June 3rd, 2013 No comments

From: ep. 1.1

Event: James Phillimore disappears after returning home to fetch his umbrella

Reference: This very thing is referenced in passing in “The Problem of Thor Bridge.” It’s one of those that Watson likes to list as ones he may or may not ever tell us. He doesn’t. Below is the actual quote from the story:Holmes

“Somewhere in the vaults of the bank of Cox and Co., at Charing Cross, there is a travel-worn and battered tin dispatchbox with my name, John H. Watson, M. D., Late Indian Army, painted upon the lid. It is crammed with papers, nearly all of which are records of cases to illustrate the curious problems which Mr. Sherlock Holmes had at various times to examine. Some, and not the least interesting, were complete failures, and as such will hardly bear narrating, since no final explanation is forthcoming. A problem without a solution may interest the student, but can hardly fail to annoy the casual reader. Among these unfinished tales is that of Mr. James Phillimore, who, stepping back into his own house to get his umbrella, was never more seen in this world. No less remarkable is that of the cutter Alicia, which sailed one spring morning into a small patch of mist from where she never again emerged, nor was anything further ever heard of herself and her crew.
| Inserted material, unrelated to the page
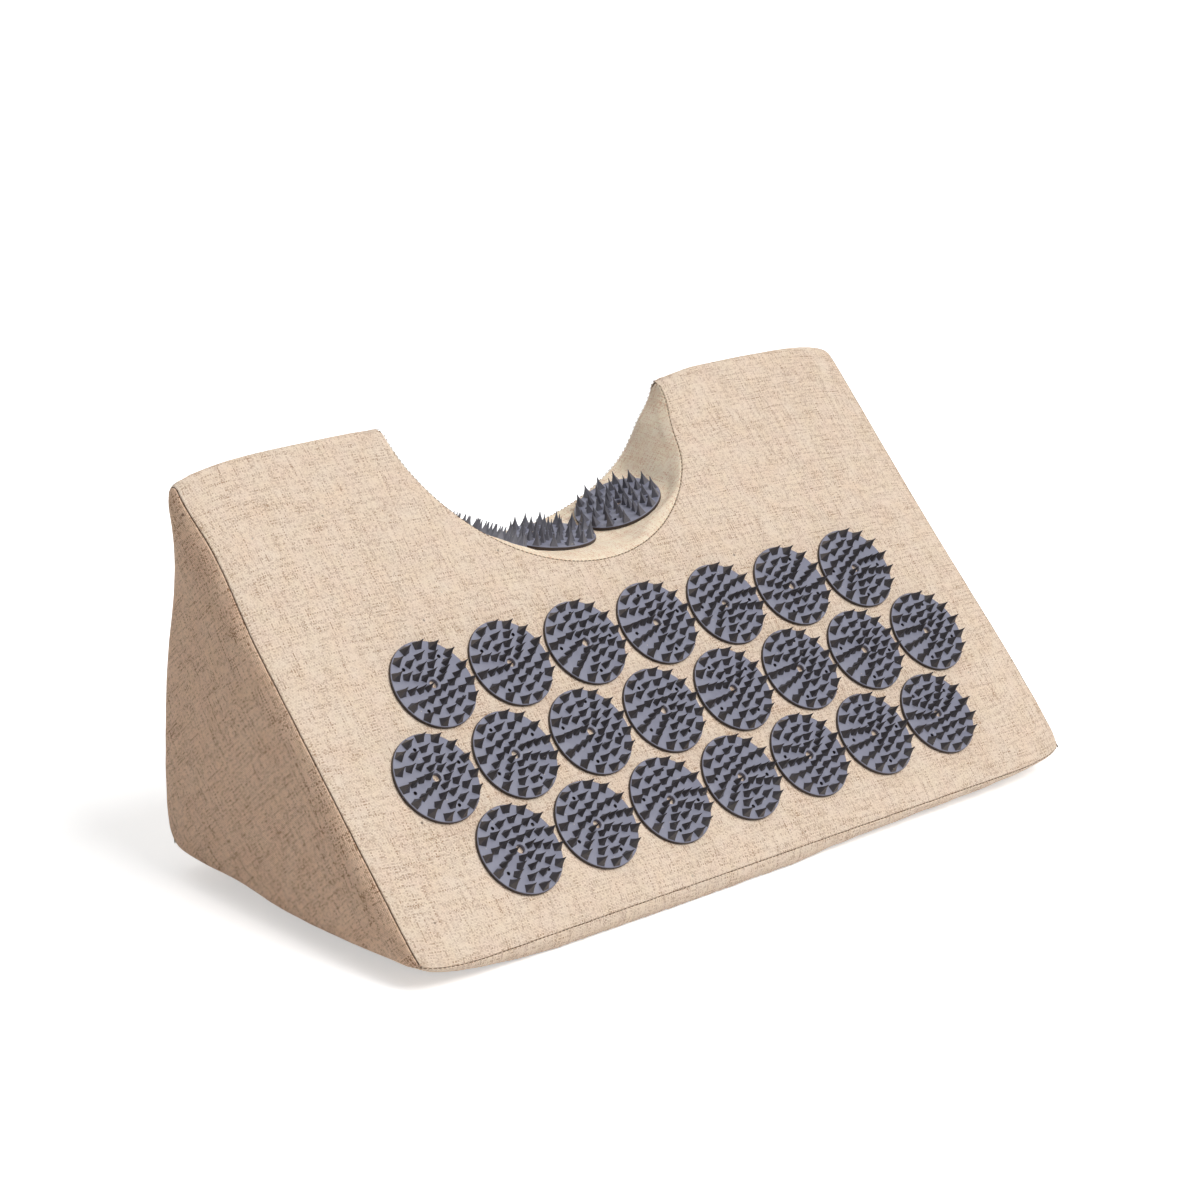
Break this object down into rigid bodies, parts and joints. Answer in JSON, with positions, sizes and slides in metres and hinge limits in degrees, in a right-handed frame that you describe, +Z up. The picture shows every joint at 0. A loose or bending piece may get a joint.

A third case worthy of note is that of Isadora Persano, the well-known journalist and duellist, who was found stark staring mad with a match box in front of him which contained a remarkable worm said to be unknown to science.”

Don’t you want to read all of these crazy-sounding adventures? I mean, what’s with the duellist and the worm?   ~Jenn

Thanks to Guy Adams’ the Case Book for the idea, and this site for the full text.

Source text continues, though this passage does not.